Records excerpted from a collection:
•••

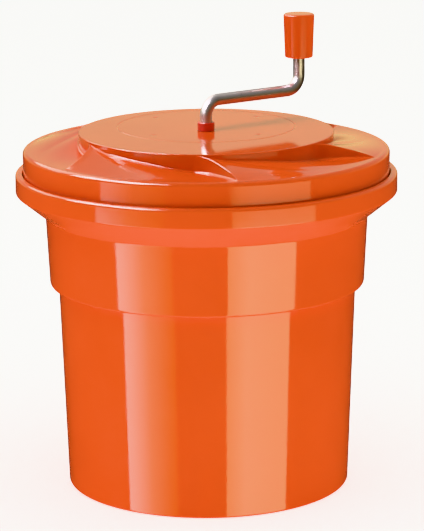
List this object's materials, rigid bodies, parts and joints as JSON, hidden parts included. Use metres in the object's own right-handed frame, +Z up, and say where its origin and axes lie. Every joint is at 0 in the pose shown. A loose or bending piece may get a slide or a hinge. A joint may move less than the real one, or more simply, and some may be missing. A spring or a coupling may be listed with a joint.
{
  "type": "salad spinner",
  "caption": "Hand-cranked salad spinner: stepped tub with flared rim, lid with scooped vanes round a raised disc, bent-rod crank, gear train and slotted basket.",
  "frame": {"origin": "centre of the face that the tub rests on, on the tub's axis", "axes": "+Z up along the crank's and the tub's axis; the layshaft lies towards +Y; at rest the crank's arm points 35 degrees from +X towards +Y"},
  "size_m": [0.33, 0.33, 0.403],
  "materials": {
    "orange_shell": "glossy moulded polypropylene",
    "orange_collar": "satin moulded acetal",
    "white_plastic": "satin natural polypropylene",
    "gear_plastic": "satin natural acetal",
    "stainless": "satin drawn stainless steel",
    "seal_rubber": "matt rubber"
  },
  "bodies": {
    "tub": {"tub": "orange_shell", "pivot_pin": "stainless", "pivot_pin_washer": "seal_rubber", "pivot_pin_nut": "stainless"},
    "pivot_bush": {"pivot_bush": "gear_plastic"},
    "basket": {"basket": "white_plastic"},
    "lid": {"lid": "orange_shell", "crank_bushing": "orange_collar", "gear_cover": "white_plastic", "gear_cover_seal": "seal_rubber", "gear_cover_screw_1": "stainless", "gear_cover_screw_2": "stainless", "gear_cover_screw_3": "stainless", "gear_cover_screw_4": "stainless", "layshaft_pin": "stainless", "output_bush": "gear_plastic"},
    "crank": {"crank_rod": "stainless", "crank_gear": "gear_plastic", "crank_gear_clip": "stainless", "knob_clip": "stainless"},
    "knob": {"knob": "orange_shell"},
    "layshaft": {"compound_gear": "gear_plastic"},
    "drive": {"output_pinion": "gear_plastic", "drive_plate": "white_plastic", "drive_plate_washer": "stainless", "drive_plate_screw": "stainless"}
  },
  "joints": [
    {"name": "lid_lift", "type": "slide", "parent": "tub", "child": "lid", "axis": [0, 0, 1], "range_m": [0, 0.6]},
    {"name": "crank_spin", "type": "hinge", "parent": "lid", "child": "crank", "pos_m": [0, 0, 0.31], "axis": [0, 0, 1], "continuous": true},
    {"name": "knob_spin", "type": "hinge", "parent": "crank", "child": "knob", "pos_m": [0.08192, 0.05736, 0.384], "axis": [0, 0, 1], "continuous": true},
    {"name": "layshaft_spin", "type": "hinge", "parent": "lid", "child": "layshaft", "pos_m": [0, 0.044, 0.293], "axis": [0, 0, 1], "continuous": true},
    {"name": "drive_spin", "type": "hinge", "parent": "lid", "child": "drive", "pos_m": [0, 0, 0.28], "axis": [0, 0, 1], "continuous": true},
    {"name": "bush_spin", "type": "hinge", "parent": "tub", "child": "pivot_bush", "pos_m": [0, 0, 0.035], "axis": [0, 0, 1], "continuous": true},
    {"name": "basket_lift", "type": "slide", "parent": "pivot_bush", "child": "basket", "axis": [0, 0, 1], "range_m": [0, 0.3]}
  ],
  "couplings": [
    {"joint": "layshaft_spin", "follows": "crank_spin", "ratio": -2.1429},
    {"joint": "drive_spin", "follows": "crank_spin", "ratio": 4.5918},
    {"joint": "bush_spin", "follows": "crank_spin", "ratio": 4.5918},
    {"joint": "basket_lift", "follows": "lid_lift", "ratio": 0.5}
  ]
}
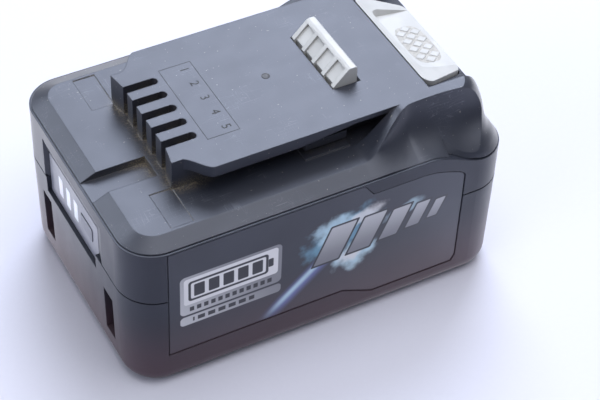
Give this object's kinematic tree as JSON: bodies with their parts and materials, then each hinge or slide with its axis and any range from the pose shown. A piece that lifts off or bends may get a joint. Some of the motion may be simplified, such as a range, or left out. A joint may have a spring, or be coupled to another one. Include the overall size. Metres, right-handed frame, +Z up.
{
  "type": "slide-on battery pack",
  "caption": "Slide-on lithium-ion tool battery pack with a grooved rail head, slotted contacts, a sprung release latch and a push-to-read charge gauge.",
  "frame": {"origin": "centre of the flat base, under the middle of the case outline", "axes": "+Z up out of the rail head, +X towards the release button, so the terminal end faces -X and the labelled long side faces -Y"},
  "size_m": [0.1214, 0.08, 0.0714],
  "materials": {
    "case_plastic": "satin, finely textured, moulded",
    "latch_plastic": "satin, finely textured, light grey",
    "label_film": "printed film, satin",
    "panel_film": "satin printed panel",
    "light_plastic": "clear milky plastic",
    "button_rubber": "matt soft button",
    "cell_wrap": "shrink sleeve",
    "holder_plastic": "matt, natural",
    "nickel": "thin strip, satin",
    "insulating_paper": "matt fibre sheet",
    "foam": "closed-cell foam",
    "board_laminate": "lacquered laminate",
    "component_resin": "moulded resin",
    "lamp_resin": "clear lamp bodies",
    "contact_metal": "bright sprung contact",
    "screw_steel": "dark plated",
    "spring_steel": "drawn wire",
    "lead_red": "soft insulation",
    "lead_black": "soft insulation",
    "cable_film": "thin flexible film"
  },
  "bodies": {
    "case": {"board_parts": "component_resin", "board_screws": "screw_steel", "case_screws": "screw_steel", "cell_1": "cell_wrap", "cell_10": "cell_wrap", "cell_2": "cell_wrap", "cell_3": "cell_wrap", "cell_4": "cell_wrap", "cell_5": "cell_wrap", "cell_6": "cell_wrap", "cell_7": "cell_wrap", "cell_8": "cell_wrap", "cell_9": "cell_wrap", "cell_frame_far": "holder_plastic", "cell_frame_near": "holder_plastic", "cell_links_far": "nickel", "cell_links_near": "nickel", "circuit_board": "board_laminate", "contact_1": "contact_metal", "contact_2": "contact_metal", "contact_3": "contact_metal", "contact_4": "contact_metal", "contact_5": "contact_metal", "floor_pad": "foam", "gauge_board": "board_laminate", "gauge_cable": "cable_film", "gauge_lamps": "lamp_resin", "gauge_panel": "panel_film", "gauge_switch": "component_resin", "insulator_far": "insulating_paper", "insulator_near": "insulating_paper", "latch_spring_far": "spring_steel", "latch_spring_near": "spring_steel", "latch_tray": "case_plastic", "lead_far": "lead_black", "lead_near": "lead_red", "light_bars": "light_plastic", "lower_case": "case_plastic", "middle_band": "case_plastic", "side_label": "label_film", "temperature_sensor": "component_resin", "terminal_block": "case_plastic", "top_cover": "case_plastic", "tray_screws": "screw_steel"},
    "latch": {"release_latch": "latch_plastic"},
    "push_button": {"gauge_button": "button_rubber"}
  },
  "joints": [
    {"name": "latch_press", "type": "slide", "parent": "case", "child": "latch", "axis": [0, 0, -1], "range_m": [0, 0.0052], "stiffness_N_per_m": 1200, "springref_m": -0.002, "deforming": ["latch_spring_near", "latch_spring_far"]},
    {"name": "gauge_press", "type": "slide", "parent": "case", "child": "push_button", "axis": [1, 0, 0], "range_m": [0, 0.0006], "stiffness_N_per_m": 1500, "springref_m": -0.0005}
  ]
}
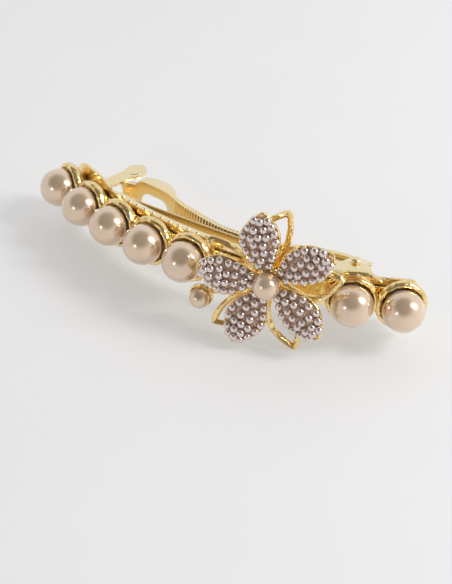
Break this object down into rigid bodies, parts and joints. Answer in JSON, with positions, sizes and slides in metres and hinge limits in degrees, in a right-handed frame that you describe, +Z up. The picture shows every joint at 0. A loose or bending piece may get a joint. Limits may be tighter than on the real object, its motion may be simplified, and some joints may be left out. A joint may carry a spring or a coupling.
{
  "type": "barrette",
  "caption": "Arched spring-clip barrette with a row of champagne pearls in gold cups and a beaded open-work flower; hinged clasp arm, bow spring and two-strap catch.",
  "frame": {"origin": "on the ground, under the middle of the clip's box", "axes": "+X along the clip from the catch end to the hinge end; +Z up, with the clip leaning back 16 degrees on its lower long edge, so the pearls face -Y and a little up"},
  "size_m": [0.0832, 0.0298, 0.0277],
  "materials": {
    "gold_plate": "bright pale gold plating on pressed sheet, fine brushing",
    "gold_spring": "pale gold plating on spring strip",
    "cast_gold": "pale gold plated casting with hammered facets",
    "pearl": "champagne pearl lacquer, glossy",
    "beads": "silvery mauve seed beads in brown glue"
  },
  "bodies": {
    "clip": {"base_plate": "gold_plate", "hinge_pin": "gold_plate", "catch_seat": "gold_spring", "catch_rivet": "gold_plate", "row_frame": "cast_gold", "pearl_1": "pearl", "pearl_2": "pearl", "pearl_3": "pearl", "pearl_4": "pearl", "pearl_5": "pearl", "pearl_6": "pearl", "pearl_7": "pearl", "flower_post": "cast_gold", "flower_openwork": "cast_gold", "flower_petals": "cast_gold", "bead_bed_1": "beads", "bead_bed_2": "beads", "bead_bed_3": "beads", "bead_bed_4": "beads", "bead_bed_5": "beads", "centre_pearl": "pearl", "side_pearl": "pearl"},
    "arm": {"clasp_arm": "gold_plate"},
    "bow": {"bow_spring": "gold_spring"},
    "upper_ear": {"catch_ear_upper": "gold_spring"},
    "lower_ear": {"catch_ear_lower": "gold_spring"}
  },
  "joints": [
    {"name": "arm_hinge", "type": "hinge", "parent": "clip", "child": "arm", "pos_m": [0.0255, 0.00623, 0.00725], "axis": [0, -0.2756, -0.9613], "range_deg": [0, 80]},
    {"name": "bow_hinge", "type": "hinge", "parent": "clip", "child": "bow", "pos_m": [0.0226, 0.00203, 0.00845], "axis": [0, -0.2756, -0.9613], "range_deg": [0, 2.5], "stiffness_Nm_per_rad": 0.05},
    {"name": "upper_ear_bend", "type": "hinge", "parent": "clip", "child": "upper_ear", "pos_m": [-0.02987, 0.00481, 0.00937], "axis": [-0.8917, 0.435, -0.1247], "range_deg": [-6, 3.5], "stiffness_Nm_per_rad": 0.05},
    {"name": "lower_ear_bend", "type": "hinge", "parent": "clip", "child": "lower_ear", "pos_m": [-0.02987, 0.0039, 0.0062], "axis": [0.8917, -0.435, 0.1247], "range_deg": [-6, 3.5], "stiffness_Nm_per_rad": 0.05}
  ]
}
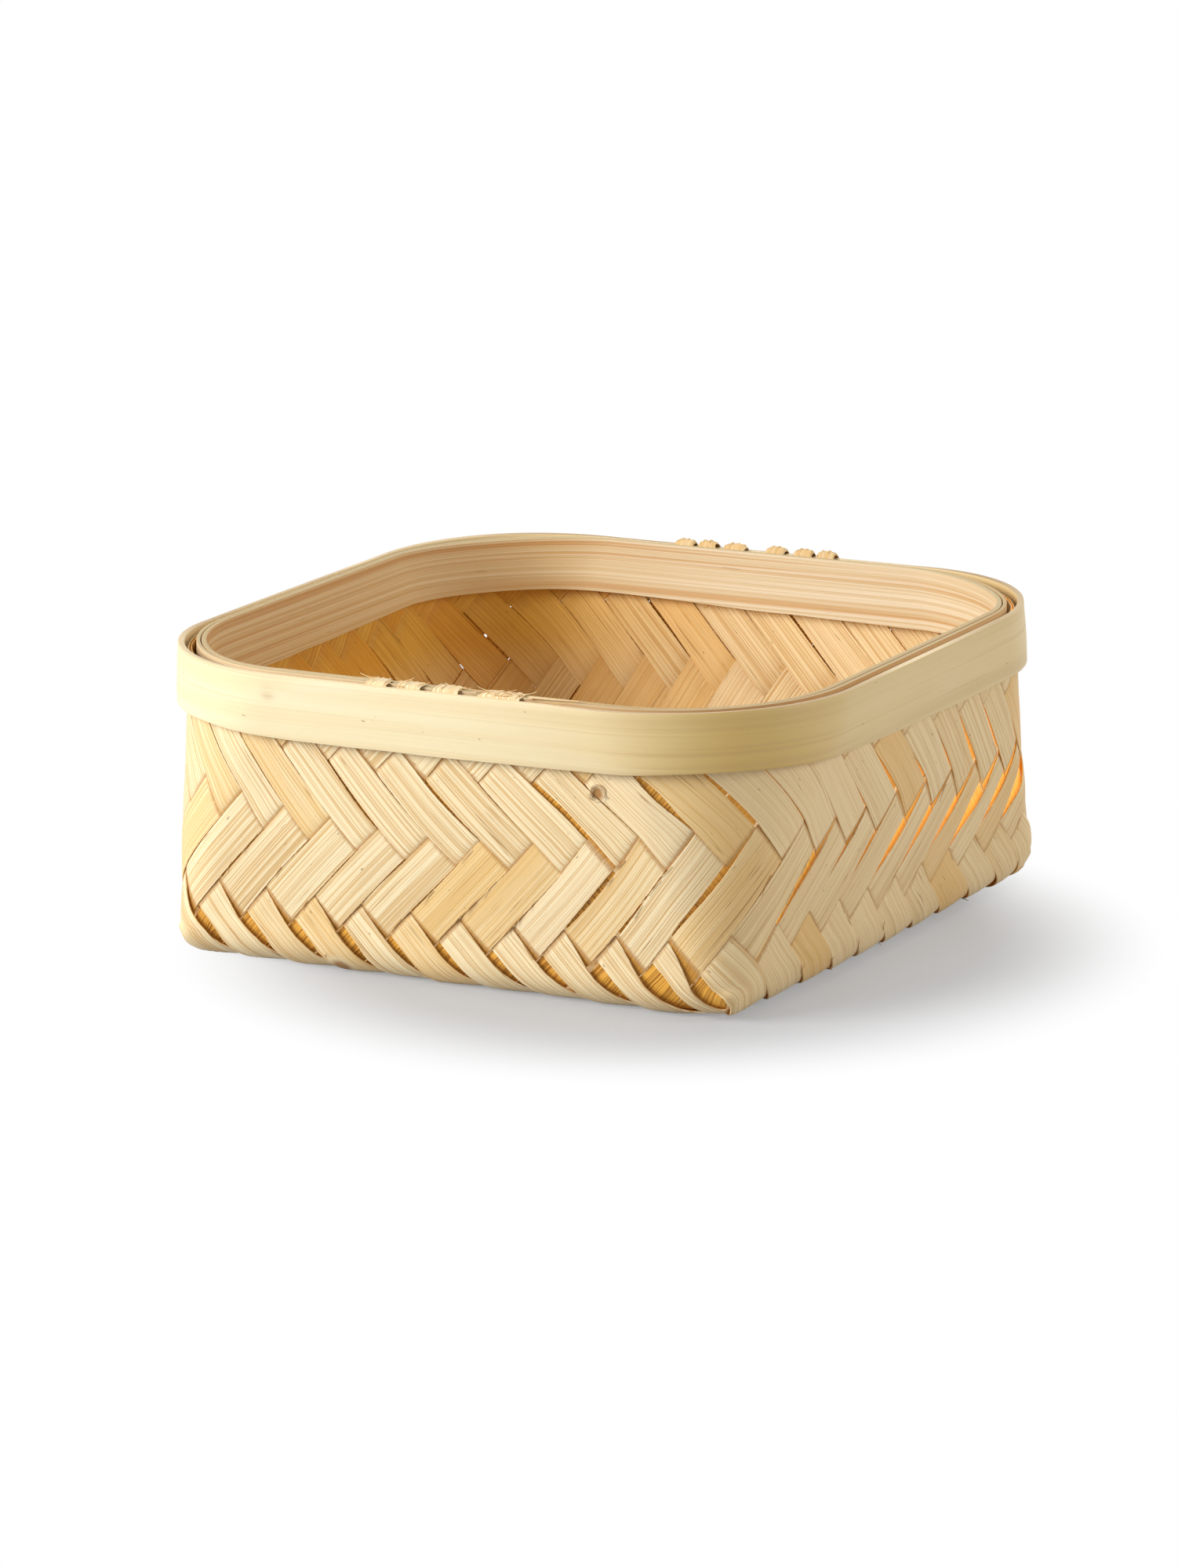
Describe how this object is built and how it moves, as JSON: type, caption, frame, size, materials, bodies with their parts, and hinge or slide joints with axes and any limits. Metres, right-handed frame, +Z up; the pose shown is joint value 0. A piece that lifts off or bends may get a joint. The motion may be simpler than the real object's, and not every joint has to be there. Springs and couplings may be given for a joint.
{
  "type": "bamboo basket",
  "caption": "Open basket of flat bamboo splints plaited in a diagonal twill, with a square base, walls that round towards the rim, and a rim of bent laths bound with splint.",
  "frame": {"origin": "on the floor, under the middle of the square base", "axes": "+Z up; -Y the wall seen at the left in the picture; +X the wall seen at its right"},
  "size_m": [0.2282, 0.229, 0.0974],
  "materials": {
    "splints": "bare split bamboo",
    "outer_hoop": "smooth bamboo skin",
    "inner_laths": "bare split bamboo",
    "bindings": "bare split bamboo"
  },
  "bodies": {
    "root": {"splint_a_01": "splints", "splint_a_02": "splints", "splint_a_03": "splints", "splint_a_04": "splints", "splint_a_05": "splints", "splint_a_06": "splints", "splint_a_07": "splints", "splint_a_08": "splints", "splint_a_09": "splints", "splint_a_10": "splints", "splint_a_11": "splints", "splint_a_12": "splints", "splint_a_13": "splints", "splint_a_14": "splints", "splint_a_15": "splints", "splint_a_16": "splints", "splint_a_17": "splints", "splint_a_18": "splints", "splint_a_19": "splints", "splint_a_20": "splints", "splint_a_21": "splints", "splint_a_22": "splints", "splint_b_01": "splints", "splint_b_02": "splints", "splint_b_03": "splints", "splint_b_04": "splints", "splint_b_05": "splints", "splint_b_06": "splints", "splint_b_07": "splints", "splint_b_08": "splints", "splint_b_09": "splints", "splint_b_10": "splints", "splint_b_11": "splints", "splint_b_12": "splints", "splint_b_13": "splints", "splint_b_14": "splints", "splint_b_15": "splints", "splint_b_16": "splints", "splint_b_17": "splints", "splint_b_18": "splints", "splint_b_19": "splints", "splint_b_20": "splints", "splint_b_21": "splints", "splint_b_22": "splints", "outer_hoop": "outer_hoop", "backing_hoop": "inner_laths", "inner_hoop": "inner_laths", "back_binding": "bindings", "front_binding": "bindings"}
  },
  "joints": []
}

•••

**Short problem**
Report all lines of the material that contain the word "this".

**Complete answer**
List this object's materials, rigid bodies, parts and joints as JSON, hidden parts included. Use metres in the object's own right-handed frame, +Z up, and say where its origin and axes lie. Every joint is at 0 in the pose shown. A loose or bending piece may get a slide or a hinge. A joint may move less than the real one, or more simply, and some may be missing. A spring or a coupling may be listed with a joint.
Give this object's kinematic tree as JSON: bodies with their parts and materials, then each hinge or slide with its axis and any range from the pose shown. A piece that lifts off or bends may get a joint. Some of the motion may be simplified, such as a range, or left out. A joint may have a spring, or be coupled to another one. Include the overall size. Metres, right-handed frame, +Z up.
Break this object down into rigid bodies, parts and joints. Answer in JSON, with positions, sizes and slides in metres and hinge limits in degrees, in a right-handed frame that you describe, +Z up. The picture shows every joint at 0. A loose or bending piece may get a joint. Limits may be tighter than on the real object, its motion may be simplified, and some joints may be left out. A joint may carry a spring or a coupling.
Describe how this object is built and how it moves, as JSON: type, caption, frame, size, materials, bodies with their parts, and hinge or slide joints with axes and any limits. Metres, right-handed frame, +Z up; the pose shown is joint value 0. A piece that lifts off or bends may get a joint. The motion may be simpler than the real object's, and not every joint has to be there. Springs and couplings may be given for a joint.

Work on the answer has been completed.